Pocos personajes femeninos existen en la historia del teatro con la complejidad y la riqueza del de Nora, la protagonista de «Casa de muñecas», la obra maestra de Henrik Ibsen. El dramaturgo noruego escribió una obra absolutamente escandalosa para la sociedad de su tiempo, especialmente por su imprevisto e intempestivo final, en el que Nora decide tomar finalmente las riendas de su vida y volver a empezar sola.
Arranca «Casa de muñecas» y Nora se presenta como una mujer feliz, despreocupada, felizmente casada y con dos niños. A su marido le acaban de nombrar director del banco en el que trabaja y el futuro que se adivina no puede ser más halagüeño. Pero van sucediéndose una serie de acontecimientos y entrando en juego una serie de personajes que van ensombreciendo la vida ideal que se le presenta a Nora hasta llevarla a la decisión final, ese portazo que es ya historia del teatro, y con el que Ibsen adivinaba el trascendente cambio que la sociedad tenía reservado para el papel de la mujer.
Se ha escrito muy a menudo; Nora había sido educada para ser la muñeca de su padre, primero, y la de su marido, después. Ser madre y esposa, con todo lo que eso significaba -renuncia, sumisión, sacrificio; en definitiva, pérdida de la propia identidad- era el único camino posible para muchas mujeres. Y no solo en el siglo XIX («Casa de muñecas» se estrenó en 1879); yo conozco muy de cerca mujeres que fueron educadas con el único fin de casarse, tener hijos y fundar un hogar. Y sería injusto decir que no han sido felices: la que han tenido era la vida a la que aspiraban, y no consideraban tener otra.
El gesto de Nora es, ciertamente, revolucionario, liberador. Con él recupera su identidad, su categoría de ser humano completo. Para una actriz supone, indudablemente, todo un reto; no es únicamente que Nora pase en apenas dos horas (dependiendo de la versión, claro) de la niñez a la madurez, de la irresponsabilidad al compromiso, de la inconsciencia al conocimiento.
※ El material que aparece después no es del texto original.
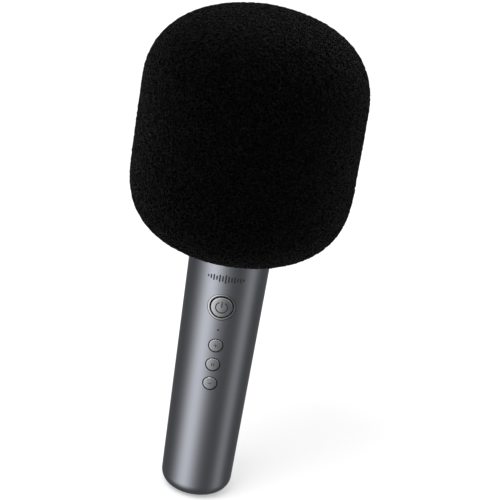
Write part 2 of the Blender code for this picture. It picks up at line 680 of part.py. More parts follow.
def make_leads(m):
    battery_top = BATTERY_LOW + BATTERY_LENGTH
    socket_top = 102.4
    lead(
        "battery_lead",
        [(0, 6, battery_top + 0.1), (0, 6, 93), (0, 6, 98), (0, 4.6, 102.5), (0, 1.2, 105.2),
         (0, -2.6, 105.2), (0, -3.8, socket_top)],
        0.8,
        m["wire"],
    )
    lead(
        "mic_lead",
        [(4.0, 0, 201.6), (8.5, 0, 201.6), (14.5, 0, 201.6), (20.5, 0, 201.2), (24.2, 0, 197.0),
         (24.8, 0, 188.0), (24.8, 0, 172.0), (24.8, 0, 156.0), (23.6, 0, 147.0), (18.5, 0, 142.6),
         (10.0, 0, 142.2), (3.2, 0, 139.5), (2.0, 0, 132.0), (2.0, 0, 122.0), (2.2, 0, 112.0),
         (4.6, -1.4, 106.2), (5.4, -3.6, socket_top)],
        0.7,
        m["wire"],
    )
    lead(
        "speaker_lead",
        [(-3, -13.5, 155.0), (-3, -10.0, 152.0), (-3, -4.6, 149.6), (-3, -4.0, 146.0), (-3, -3.6, 142.5),
         (-2.6, -1.6, 138.0), (-2.4, -0.6, 130.0), (-2.4, -0.4, 120.0), (-2.6, -0.6, 112.0),
         (-4.6, -1.8, 106.2), (-5.4, -3.6, socket_top)],
        0.7,
        m["wire"],
    )


def main():
    clear_scene()
    m = make_materials()
    make_handle_shell(m["handle_metal"])
    make_end_cap(m["black_plastic"])
    make_ports(m["steel"], m["black_plastic"], m["circuit_board"])
    make_chassis(m["grey_plastic"])
    make_battery(m["battery_wrap"])
    make_boards(m)
    make_buttons(m)
    make_neck(m)
    make_cage(m)
    make_speaker_box(m)
    make_driver(m)
    make_capsule(m)
    make_foam(m["foam"])
    make_leads(m)


main()
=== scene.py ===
"""Looks of a wireless karaoke microphone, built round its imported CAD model.

The pieces' lengths are in millimetres and become metres when a mesh is made; the studio's are in
metres. The handle's axis is Z, with the handle's flat end at z = 0. The buttons face -Y.
"""

import json
from math import cos, pi, radians, sin, sqrt

import bmesh
import bpy
import numpy as np
from mathutils import Matrix, Vector, noise


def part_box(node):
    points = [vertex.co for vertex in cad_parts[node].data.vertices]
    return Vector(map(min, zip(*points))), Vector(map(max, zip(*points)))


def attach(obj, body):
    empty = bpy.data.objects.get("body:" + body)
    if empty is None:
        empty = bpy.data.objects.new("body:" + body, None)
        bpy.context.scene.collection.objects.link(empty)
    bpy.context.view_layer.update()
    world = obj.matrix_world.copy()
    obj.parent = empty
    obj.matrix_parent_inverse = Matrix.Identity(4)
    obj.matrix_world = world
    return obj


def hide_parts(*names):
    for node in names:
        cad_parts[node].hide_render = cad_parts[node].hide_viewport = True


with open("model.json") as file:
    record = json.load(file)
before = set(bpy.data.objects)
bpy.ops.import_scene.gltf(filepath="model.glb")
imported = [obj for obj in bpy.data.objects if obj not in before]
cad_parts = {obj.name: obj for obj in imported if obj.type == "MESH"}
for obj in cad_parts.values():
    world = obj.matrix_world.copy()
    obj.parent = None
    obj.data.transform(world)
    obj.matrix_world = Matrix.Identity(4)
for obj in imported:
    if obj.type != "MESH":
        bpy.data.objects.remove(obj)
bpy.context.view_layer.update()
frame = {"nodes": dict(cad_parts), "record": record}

MM = 0.001
GAP = 0.3  # between pieces that fit into each other

# Handle, as the CAD has it: a tapered tube with a rounded lower edge.
HANDLE_LOW_RADIUS = 16.27
HANDLE_TAPER = 0.0186
HANDLE_EDGE = 6.8
HANDLE_WALL = 1.6
FOOT_HOLE_RADIUS = 9.0

# Head: the powers that shape the two domes of the barrel, and its straight band.
HEAD_MIDDLE, HEAD_BAND = 177.8, 17.3
HEAD_TOP_DOME, HEAD_LOW_DOME = 37.7, 38.1
HEAD_TOP_POWER, HEAD_LOW_POWER = 2.37, 2.76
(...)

Es que delante de ella se derrumba, como un castillo de naipes, todo lo que hasta entonces guiaba su vida: el amor, la familia... La vida, para ella, deja de ser un juego y se convierte en una realidad donde cada acto tiene su consecuencia.
Los teatros del Canal ofrecen ahora una versión de «Casa de muñecas» (endeble a mi entender) realizada por Jerónimo Cornelles y dirigida por Ximo Flores, pero en la que destaca el poderoso, exigente y agotador trabajo de Rebeca Valls, una actriz que ha sido ya, entre otros papeles, la Ofelia de «Hamlet» y la Martirio de «La casa de Bernarda Alba» (ambas bajo la dirección de Lluís Pasqual); su Nora en «Casa de muñecas» mantiene muy alto durante toda la función el diapasón, pero ella sabe colorear el personaje con pinceladas precisas que le ayudan a no salirse del dibujo. La niña ilusionada, irreflexiva e impetuosa se va desbaratando hasta convertirse en una mujer agarrotada por la duda y la responsabilidad, pero segura de sí misma: y esas actitudes encuentran respuesta en la interpretación de la actriz.